Feds bear down on Berkshire

On the heels of Warren Buffett’s annual letter to Berkshire Hathaway shareholders that was silent on such matters, federal and state investigators are focusing on whether a four year old transaction between Berkshire Hathaway’s General Reinsurance Corp. and American International Group Inc. transferred sufficient risk to AIG to allow the company to account for it as an insurance policy. Here is an earlier post on this investigation.
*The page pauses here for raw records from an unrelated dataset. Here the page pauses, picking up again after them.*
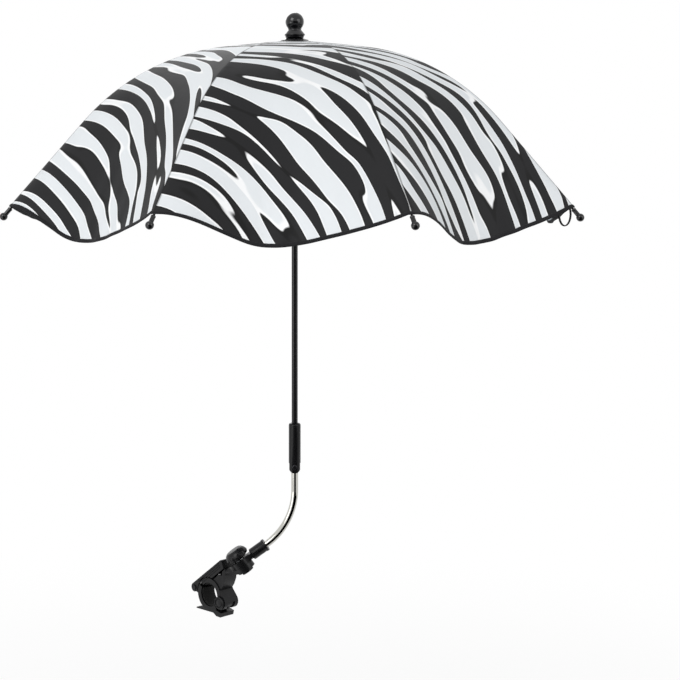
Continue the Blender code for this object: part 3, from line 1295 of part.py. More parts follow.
def build():
    """Model every piece of the parasol."""
    clear_scene()
    finishes = make_finishes()
    clamp = frame("clamp_frame", turn=Matrix.Rotation(CLAMP_TURN, 4, "Z"))
    jaw = frame("jaw_frame", (PIVOT_PLACE[0], 0, PIVOT_PLACE[1]), parent=clamp)
    lever_place = (LEVER_PIN_PLACE[0] - PIVOT_PLACE[0], 0, LEVER_PIN_PLACE[1] - PIVOT_PLACE[1])
    lever = frame("lever_frame", lever_place, parent=jaw)
    arm = frame("arm_frame", SWIVEL_PLACE, Matrix.Rotation(-ARM_RISE, 4, "Y"))
    knob = frame("knob_frame", parent=arm)
    stand = frame("stand_frame")
    tilt = frame("tilt_frame", (SHAFT_X, SHAFT_Y, TILT_Z))
    tilt_low = frame("tilt_low_frame", (SHAFT_X, SHAFT_Y, TILT_Z))
    shaft = frame("shaft_frame", (SHAFT_X, SHAFT_Y, 0))
    crown = frame("crown_frame", (0, 0, HINGE_Z), parent=shaft)
    canopy = frame("canopy_frame", (0, 0, CANOPY_TOP), parent=shaft)
    runner = frame("runner_frame", (0, 0, HINGE_Z - runner_drop()), parent=shaft)

    build_clamp(finishes, clamp, arm)
    build_jaw(finishes, jaw)
    build_lever(finishes, lever)
    build_lever_pin(finishes, jaw)
    build_swivel(finishes, arm, knob)
    build_arm(finishes, arm)
    build_tube(finishes, stand, arm)
    build_tilt(finishes, tilt_low, tilt)
    build_shaft(finishes, shaft)
    build_crown(finishes, crown)
    build_top(finishes, shaft)
    build_runner(finishes, runner)

    (pivot_r, pivot_z), _, _ = stretcher_pivot()
    for k, angle in enumerate(rib_angles()):
        number = k + 1
        place = (HINGE_RADIUS * cos(angle), HINGE_RADIUS * sin(angle), HINGE_Z)
        rib = frame(f"rib_frame_{number}", place, Matrix.Rotation(angle, 4, "Z"), shaft)
        knee = (pivot_r - HINGE_RADIUS, 0, pivot_z - HINGE_Z)
        hinge = frame(f"stretcher_frame_{number}", knee, parent=rib)
        build_rib(finishes, number, rib)
        build_stretcher(finishes, number, hinge)
        if number == 1:
            build_strap(finishes, rib)
        piece(f"canopy_panel_{number}", canopy_panel(k), finishes["cloth"], canopy)


build()
print_motion()
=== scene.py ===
"""Looks of a stroller parasol: printed canopy, tilting shaft, bent tube arm and lever clamp.

Every length is in metres. The shaft stands along +Z, and the camera looks along +Y.
"""

import json
import logging
from dataclasses import dataclass
from enum import Enum
from math import pi, radians
from typing import Any

import bmesh
import bpy
import numpy as np
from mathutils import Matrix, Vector

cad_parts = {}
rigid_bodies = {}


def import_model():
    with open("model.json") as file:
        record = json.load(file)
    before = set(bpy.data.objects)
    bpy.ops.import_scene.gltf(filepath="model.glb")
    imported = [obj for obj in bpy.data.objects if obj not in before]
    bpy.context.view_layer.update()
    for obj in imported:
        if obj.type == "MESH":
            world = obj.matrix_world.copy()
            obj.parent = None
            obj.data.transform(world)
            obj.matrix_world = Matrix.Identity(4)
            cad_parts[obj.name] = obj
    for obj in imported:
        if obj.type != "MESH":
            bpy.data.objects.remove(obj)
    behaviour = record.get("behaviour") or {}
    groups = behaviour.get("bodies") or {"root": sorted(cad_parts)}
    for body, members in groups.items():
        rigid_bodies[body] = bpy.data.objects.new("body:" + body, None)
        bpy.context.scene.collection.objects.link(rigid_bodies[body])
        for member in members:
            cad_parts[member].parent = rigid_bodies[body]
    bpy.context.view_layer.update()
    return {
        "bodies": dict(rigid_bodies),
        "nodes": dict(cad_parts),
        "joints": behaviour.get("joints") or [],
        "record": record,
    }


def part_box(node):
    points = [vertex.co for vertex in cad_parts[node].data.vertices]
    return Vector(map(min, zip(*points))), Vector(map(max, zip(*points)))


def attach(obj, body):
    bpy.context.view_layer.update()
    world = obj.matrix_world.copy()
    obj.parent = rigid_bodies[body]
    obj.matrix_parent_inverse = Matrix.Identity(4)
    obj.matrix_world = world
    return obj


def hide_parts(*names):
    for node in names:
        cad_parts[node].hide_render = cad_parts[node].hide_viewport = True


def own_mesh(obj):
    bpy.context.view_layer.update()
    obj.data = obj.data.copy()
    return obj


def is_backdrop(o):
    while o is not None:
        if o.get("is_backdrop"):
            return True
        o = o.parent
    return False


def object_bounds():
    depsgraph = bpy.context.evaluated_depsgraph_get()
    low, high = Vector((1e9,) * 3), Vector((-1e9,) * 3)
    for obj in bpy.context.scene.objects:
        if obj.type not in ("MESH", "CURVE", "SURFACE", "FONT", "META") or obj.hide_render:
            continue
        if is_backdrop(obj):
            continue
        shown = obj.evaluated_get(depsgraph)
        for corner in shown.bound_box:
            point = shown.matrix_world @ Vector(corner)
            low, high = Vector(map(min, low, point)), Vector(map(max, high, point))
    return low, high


LOG = logging.getLogger("parasol")
MILLIMETRE = 0.001

Triple = tuple[float, float, float]
Tree = bpy.types.NodeTree
Socket = bpy.types.NodeSocket


def linear(code: str) -> tuple[float, float, float, float]:
    """Turn an sRGB hex colour to linear light.

    Args:
        code: Six hex digits, with or without a leading #.

    Returns:
        Red, green, blue and an alpha of 1.
    """
    digits = code.lstrip("#")
    parts = np.array([int(digits[i:i + 2], 16) for i in (0, 2, 4)]) / 255.0
    light = np.where(parts <= 0.04045, parts / 12.92, ((parts + 0.055) / 1.055) ** 2.4)
    return (*light.tolist(), 1.0)


def add_node(
    tree: Tree,
    kind: str,
    settings: dict[str, Any] | None = None,
    inputs: dict[Any, Any] | None = None,
) -> bpy.types.Node:
    """Add a node, set its properties, and fill or link its inputs.

    Args:
        tree: Node tree that gets the node.
        kind: Blender's type name of the node.
        settings: Properties of the node by name.
        inputs: Values or output sockets by the input's name or number.

    Returns:
        The new node.
    """
    node = tree.nodes.new(kind)
    for key, value in (settings or {}).items():
        setattr(node, key, value)
    for key, value in (inputs or {}).items():
        if isinstance(value, Socket):
            tree.links.new(value, node.inputs[key])
        else:
            node.inputs[key].default_value = value
    return node


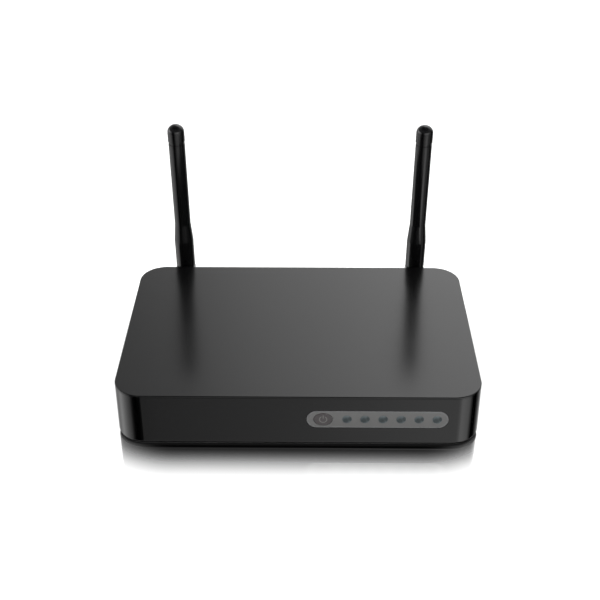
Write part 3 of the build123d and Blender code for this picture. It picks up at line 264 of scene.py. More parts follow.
def swept_ring(outline, outward, section, depth_at, centre):
    """A profile carried round a closed outline on the front.

    The point at outline place u and profile place v is centre + outline(u) + inset(v) outward(u),
    with its depth taken from the profile. The section is (offset outward, distance out of the front).
    """
    section = np.asarray(section, float)
    x = centre[0] + outline[:, 0][:, None] + outward[:, 0][:, None] * section[:, 0]
    z = centre[1] + outline[:, 1][:, None] + outward[:, 1][:, None] * section[:, 0]
    y = np.broadcast_to(depth_at - section[:, 1], x.shape)
    return np.stack([x, y, z], axis=-1).reshape(-1, 3), grid_faces(len(outline), len(section), True, True)


def flat_plate(outline, centre, face, thickness, facing=-1):
    """A flat plate whose edge is a closed (x, z) outline: two faces and a wall.

    It faces the front when facing is -1 and the rear when it is 1, and face is its outer side's y.
    """
    count = len(outline)
    x, z = centre[0] + outline[:, 0], centre[1] + outline[:, 1]
    near = np.stack([x, np.full(count, face), z], axis=1)
    far = near - (0, facing * thickness, 0)
    faces = grid_faces(2, count, wrap_columns=True).tolist()
    faces += [list(range(count))[::-1], [count + i for i in range(count)]]
    if facing < 0:
        faces = [quad[::-1] for quad in faces]
    return np.concatenate([near, far]), faces


def arc_outline(radius, width, start, end):
    """The closed outline of a bent bar: out along its outer arc and back along its inner one."""
    angles = np.linspace(start, end, 28)
    outer = (radius + width / 2) * np.stack([np.cos(angles), np.sin(angles)], axis=1)
    inner = (radius - width / 2) * np.stack([np.cos(angles), np.sin(angles)], axis=1)[::-1]
    return np.concatenate([outer, inner])


def ring_outline(radius, width):
    """A ring as one closed outline, cut open by a hair at its foot."""
    hair = 0.01
    return arc_outline(radius, width, -pi / 2 + hair, 1.5 * pi - hair)


def open_ring(radius, width, gap):
    """The outline of a ring that is open at its top by gap degrees each way."""
    start = pi / 2 + radians(gap)
    return arc_outline(radius, width, start, pi / 2 + 2 * pi - radians(gap))


def bar_outline(width, low, high):
    """The closed outline of an upright bar."""
    half = width / 2
    return np.array([(-half, low), (half, low), (half, high), (-half, high)])


# ---- Shader effects shared by several finishes ----

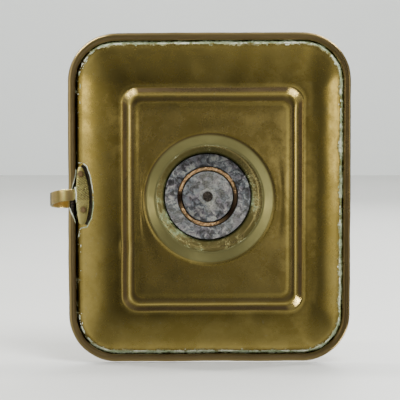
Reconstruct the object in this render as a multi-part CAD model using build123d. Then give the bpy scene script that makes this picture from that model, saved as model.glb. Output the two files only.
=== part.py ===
from build123d import *
import math
import os

# Brass chamberstick: a rectangular tray, a tube for a 22 mm candle, a finger ring, and a push-up ejector.
# Frame: +Z up, origin on the candle tube's axis in the plane that the tray rests on, the ring towards -X.
# The tray is raised by hand, so its rim, its step and its boss are each a little off the tube's axis.

# Tray
SHEET_RISE = 0.9             # thickness of the tray's sheet, measured straight up
RIM_CENTRE = (0.8, 1.0)
STEP_CENTRE = (2.1, 1.25)
BOSS_CENTRE = (0.8, 0.8)

# Rolled rim: the edge of the sheet, turned round an iron wire
RIM_HALF = (65.0, 76.0)      # outside of the roll, half of each side
RIM_CORNER = 22.0
ROLL_RADIUS = 1.85
ROLL_BORE = 1.15
WIRE_RADIUS = 1.1
ROLL_HEIGHT = 13.0           # height of the wire's axis
ROLL_TAIL_DEG = -157.0       # where the roll's cut edge ends: underneath, on the inner side

# Flange, shelf, step and base of the tray, on their undersides
FLANGE_REACH = 5.15          # from the wire's axis in to the edge of the dished part
FLANGE_HEIGHT = 10.65        # at that edge
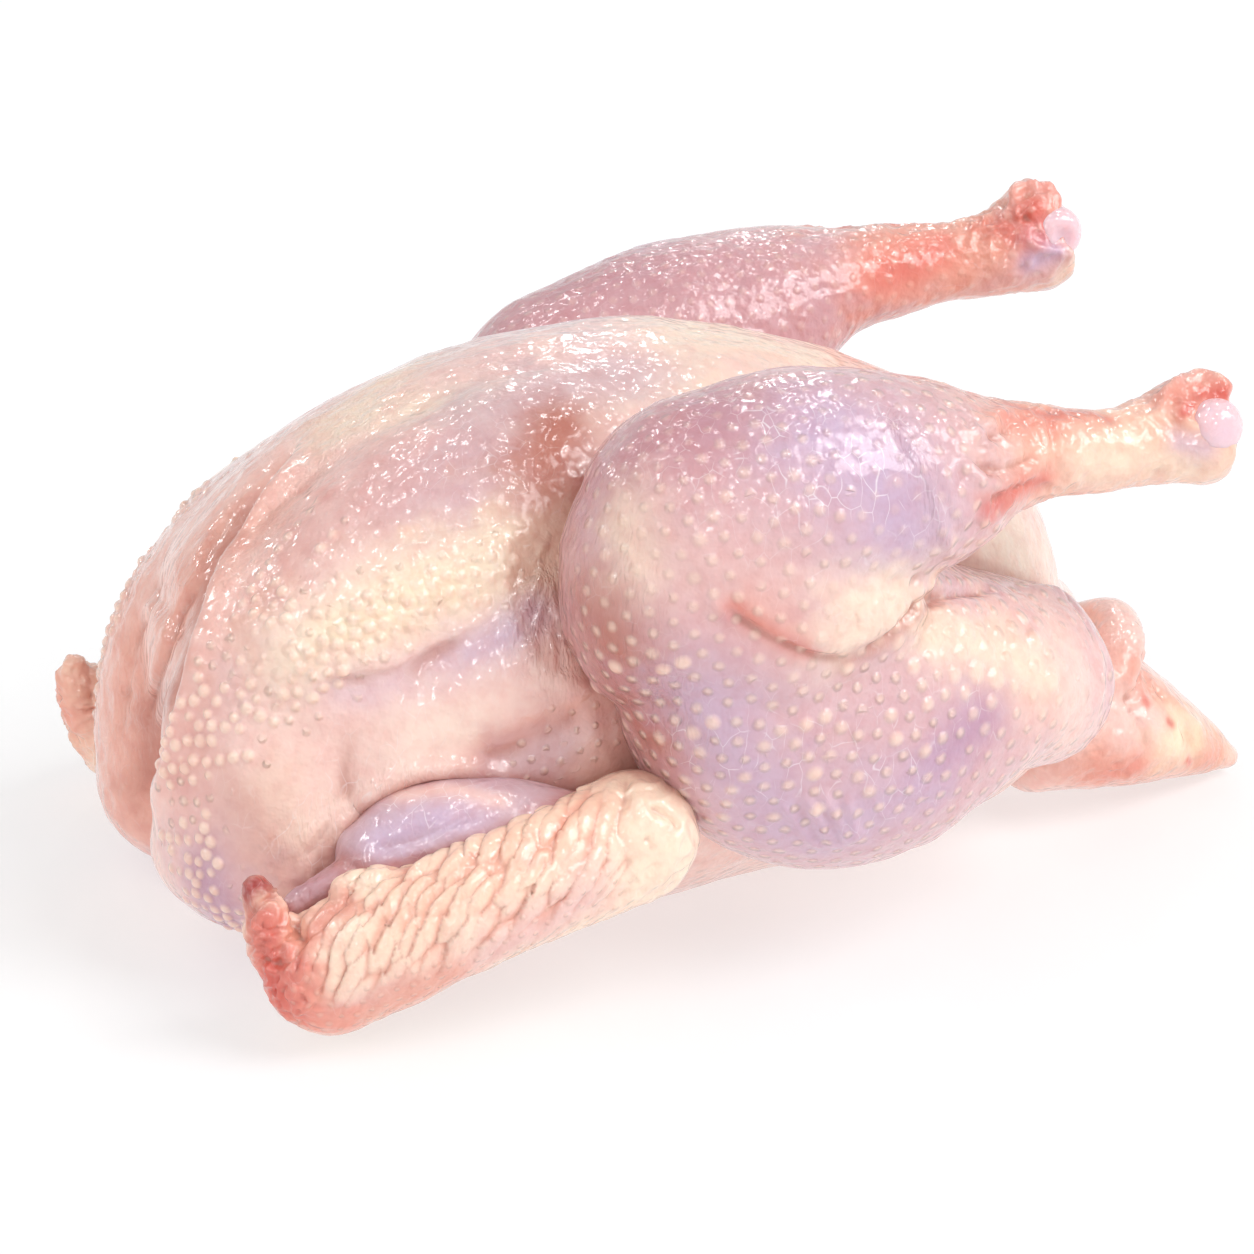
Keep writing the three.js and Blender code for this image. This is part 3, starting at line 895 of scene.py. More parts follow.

AIG booked the transaction as insurance, which increased its premium revenue by $500 million and added another $500 million to its property-casualty claims reserves. Generally accepted accounting principles require insurance and reinsurance transactions to transfer significant risk from one party to another if either party accounts for the transaction as insurance. Absent risk transfer, such transactions must be booked as financing, which defeats the purpose of the transaction. In the General Re-AIG deal, $600 million of potential losses were transferred from General Re to AIG in return for the $500 million premium paid by General Re. Investigators are evaluating whether the risk transfer was illusory based on the structure of the transaction. AIG confirmed last month that the Securities and Exchange Commission, the Justice Department, and New York Attorney General Eliot Spitzer’s office are examining its accounting for certain reinsurance contracts.
You know, doesn’t all of this sound eerily similar to this case?